The longest days

June 17, 2022


 I answered the door to let my grandparents inside, and Granddaddy said, "These are the longest days." It was a strange, yet not unexpected greeting. My retired County Agent grandfather measured life by crop schedules. “Hey honey” Grandmother added as they both hugged my neck. I took the paper bag of corn and a basket of tomatoes from granddaddy as grandmother carried a stainless cake carrier to the kitchen. 

He was right. The third week of June felt like summer but was technically still spring. You could call it late spring, early summer, baseball season or hurricane season, but to a farmer, it was time for corn and tomatoes. Watermelon and okra were just around the corner. 

Longer days meant more time to plant or harvest. He laughed when I asked why he didn’t buy land in Destin, just south of his house, when it was dirt cheap. “Sand’s too hot to grow anything,” he said. If only he’d thought about growing condominiums.

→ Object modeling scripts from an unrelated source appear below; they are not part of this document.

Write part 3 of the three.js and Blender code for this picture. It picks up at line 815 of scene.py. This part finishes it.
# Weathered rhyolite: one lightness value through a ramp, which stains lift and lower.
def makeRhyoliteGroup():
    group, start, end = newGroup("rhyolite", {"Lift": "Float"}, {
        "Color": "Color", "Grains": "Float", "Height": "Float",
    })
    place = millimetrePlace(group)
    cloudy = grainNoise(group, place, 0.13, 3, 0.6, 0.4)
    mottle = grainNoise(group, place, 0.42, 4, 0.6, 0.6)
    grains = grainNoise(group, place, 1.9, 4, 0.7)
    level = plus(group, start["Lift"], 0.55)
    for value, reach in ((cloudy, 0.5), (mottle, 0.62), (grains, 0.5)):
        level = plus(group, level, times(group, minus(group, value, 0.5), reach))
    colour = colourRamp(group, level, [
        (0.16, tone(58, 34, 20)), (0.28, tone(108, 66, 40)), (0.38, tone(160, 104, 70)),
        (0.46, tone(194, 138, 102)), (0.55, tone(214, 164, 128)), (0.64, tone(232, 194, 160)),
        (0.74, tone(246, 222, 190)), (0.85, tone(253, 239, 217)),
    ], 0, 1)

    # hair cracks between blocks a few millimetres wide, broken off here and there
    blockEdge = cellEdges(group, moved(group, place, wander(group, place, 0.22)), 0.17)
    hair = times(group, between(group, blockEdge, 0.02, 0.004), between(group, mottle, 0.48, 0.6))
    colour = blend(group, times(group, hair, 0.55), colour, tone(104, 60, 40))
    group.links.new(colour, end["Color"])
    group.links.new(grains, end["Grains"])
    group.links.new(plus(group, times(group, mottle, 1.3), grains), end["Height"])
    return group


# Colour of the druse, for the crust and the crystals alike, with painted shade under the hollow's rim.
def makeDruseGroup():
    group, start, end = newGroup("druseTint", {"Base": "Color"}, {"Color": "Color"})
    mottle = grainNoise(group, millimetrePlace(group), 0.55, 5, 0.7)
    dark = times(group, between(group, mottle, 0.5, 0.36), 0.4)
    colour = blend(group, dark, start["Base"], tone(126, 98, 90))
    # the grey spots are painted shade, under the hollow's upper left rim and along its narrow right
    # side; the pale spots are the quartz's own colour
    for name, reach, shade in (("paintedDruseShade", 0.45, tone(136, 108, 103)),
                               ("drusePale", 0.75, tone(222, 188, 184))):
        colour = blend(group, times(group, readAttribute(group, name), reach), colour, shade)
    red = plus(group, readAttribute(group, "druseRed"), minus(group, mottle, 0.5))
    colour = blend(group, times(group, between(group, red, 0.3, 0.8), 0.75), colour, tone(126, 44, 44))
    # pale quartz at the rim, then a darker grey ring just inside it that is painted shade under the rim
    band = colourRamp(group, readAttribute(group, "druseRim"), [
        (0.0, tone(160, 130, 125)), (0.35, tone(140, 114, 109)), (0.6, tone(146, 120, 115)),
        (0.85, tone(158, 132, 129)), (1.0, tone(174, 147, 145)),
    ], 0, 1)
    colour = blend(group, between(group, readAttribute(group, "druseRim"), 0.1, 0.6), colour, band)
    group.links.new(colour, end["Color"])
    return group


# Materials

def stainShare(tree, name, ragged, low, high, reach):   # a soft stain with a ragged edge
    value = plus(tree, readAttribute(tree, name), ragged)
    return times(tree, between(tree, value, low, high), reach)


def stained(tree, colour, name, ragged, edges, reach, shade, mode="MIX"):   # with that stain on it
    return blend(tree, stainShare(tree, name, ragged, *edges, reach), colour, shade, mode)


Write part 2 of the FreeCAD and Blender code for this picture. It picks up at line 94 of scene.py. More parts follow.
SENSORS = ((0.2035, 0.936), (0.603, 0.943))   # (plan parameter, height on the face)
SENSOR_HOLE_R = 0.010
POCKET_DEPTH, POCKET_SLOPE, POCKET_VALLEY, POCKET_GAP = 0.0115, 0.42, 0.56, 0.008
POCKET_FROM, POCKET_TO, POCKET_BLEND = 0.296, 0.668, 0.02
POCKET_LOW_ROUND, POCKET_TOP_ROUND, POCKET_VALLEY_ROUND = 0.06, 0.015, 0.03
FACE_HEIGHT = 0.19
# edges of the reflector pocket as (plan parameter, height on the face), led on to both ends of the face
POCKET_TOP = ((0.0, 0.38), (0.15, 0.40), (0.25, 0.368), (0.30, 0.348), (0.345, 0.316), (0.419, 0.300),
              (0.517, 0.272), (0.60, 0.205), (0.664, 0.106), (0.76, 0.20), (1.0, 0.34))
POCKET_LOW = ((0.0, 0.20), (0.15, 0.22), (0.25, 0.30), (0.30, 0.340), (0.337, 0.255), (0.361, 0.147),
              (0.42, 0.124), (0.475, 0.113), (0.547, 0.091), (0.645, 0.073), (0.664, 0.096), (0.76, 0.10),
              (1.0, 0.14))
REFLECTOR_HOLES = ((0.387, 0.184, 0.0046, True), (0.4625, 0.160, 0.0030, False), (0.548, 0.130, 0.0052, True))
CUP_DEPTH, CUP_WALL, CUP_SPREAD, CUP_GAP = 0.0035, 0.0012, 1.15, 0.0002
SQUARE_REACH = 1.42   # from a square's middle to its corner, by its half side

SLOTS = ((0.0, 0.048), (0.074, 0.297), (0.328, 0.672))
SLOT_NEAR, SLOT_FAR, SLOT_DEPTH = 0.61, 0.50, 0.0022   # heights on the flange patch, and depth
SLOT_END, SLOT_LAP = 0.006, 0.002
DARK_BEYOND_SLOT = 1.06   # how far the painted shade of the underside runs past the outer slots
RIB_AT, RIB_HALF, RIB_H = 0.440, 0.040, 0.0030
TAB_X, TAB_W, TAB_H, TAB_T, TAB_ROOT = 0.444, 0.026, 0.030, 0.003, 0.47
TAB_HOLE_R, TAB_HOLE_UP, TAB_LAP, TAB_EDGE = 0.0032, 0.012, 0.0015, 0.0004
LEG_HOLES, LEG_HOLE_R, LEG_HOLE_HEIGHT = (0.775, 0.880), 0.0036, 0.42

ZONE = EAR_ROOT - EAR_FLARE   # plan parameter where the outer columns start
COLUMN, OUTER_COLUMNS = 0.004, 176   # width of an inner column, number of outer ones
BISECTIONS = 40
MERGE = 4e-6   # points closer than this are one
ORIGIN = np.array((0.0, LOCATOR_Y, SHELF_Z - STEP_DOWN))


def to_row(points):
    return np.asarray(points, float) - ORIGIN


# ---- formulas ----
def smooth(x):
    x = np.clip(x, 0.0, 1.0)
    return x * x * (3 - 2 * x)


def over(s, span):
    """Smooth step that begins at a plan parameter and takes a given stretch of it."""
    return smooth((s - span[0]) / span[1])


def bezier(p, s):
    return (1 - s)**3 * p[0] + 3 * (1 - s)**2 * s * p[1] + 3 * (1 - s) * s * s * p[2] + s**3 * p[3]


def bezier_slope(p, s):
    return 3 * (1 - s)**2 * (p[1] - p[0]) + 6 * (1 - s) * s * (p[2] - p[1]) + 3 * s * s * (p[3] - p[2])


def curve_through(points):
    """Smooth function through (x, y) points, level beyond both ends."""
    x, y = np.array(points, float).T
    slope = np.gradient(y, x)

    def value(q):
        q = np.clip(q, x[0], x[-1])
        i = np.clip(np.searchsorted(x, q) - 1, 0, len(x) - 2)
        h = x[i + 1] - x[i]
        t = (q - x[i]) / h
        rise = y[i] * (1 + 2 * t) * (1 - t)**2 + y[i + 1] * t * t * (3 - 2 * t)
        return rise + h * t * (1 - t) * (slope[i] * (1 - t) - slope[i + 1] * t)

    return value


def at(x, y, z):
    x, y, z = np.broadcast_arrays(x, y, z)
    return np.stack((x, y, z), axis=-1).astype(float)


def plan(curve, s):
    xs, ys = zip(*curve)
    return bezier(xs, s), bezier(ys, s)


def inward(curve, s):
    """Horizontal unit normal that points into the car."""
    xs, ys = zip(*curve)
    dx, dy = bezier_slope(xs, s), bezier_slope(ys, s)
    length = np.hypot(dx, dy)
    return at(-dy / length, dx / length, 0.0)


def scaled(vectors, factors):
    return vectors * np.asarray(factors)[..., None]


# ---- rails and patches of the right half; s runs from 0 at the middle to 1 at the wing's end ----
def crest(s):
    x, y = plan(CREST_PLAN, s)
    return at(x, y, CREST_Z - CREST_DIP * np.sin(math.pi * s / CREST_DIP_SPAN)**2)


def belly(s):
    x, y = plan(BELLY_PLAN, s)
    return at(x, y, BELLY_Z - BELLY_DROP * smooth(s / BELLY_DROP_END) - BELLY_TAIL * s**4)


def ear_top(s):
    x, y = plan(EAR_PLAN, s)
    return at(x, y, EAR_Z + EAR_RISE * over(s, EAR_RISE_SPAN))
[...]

I was home from college for the summer and my grandparents had come to visit for the day and go out on the boat. We’d swim and eat sandwiches, and of course, fish.  Daddy anchored on our favorite barrier island that had little scrub oaks for rare shade in the middle of the Santa Rosa Sound. Grandmother waded near the shore while we swam. She wore long polyester shorts with a matching top, usually pink, and granddaddy wore his swimsuit pulled way up over his waist. 

Back at the house, we’d boil the corn and fry the fish. There was no doubt we’d have fish because Daddy rarely came home empty-handed. Salt water was his happy place, and the garden was my granddad’s. The two blended to form perfect June days. 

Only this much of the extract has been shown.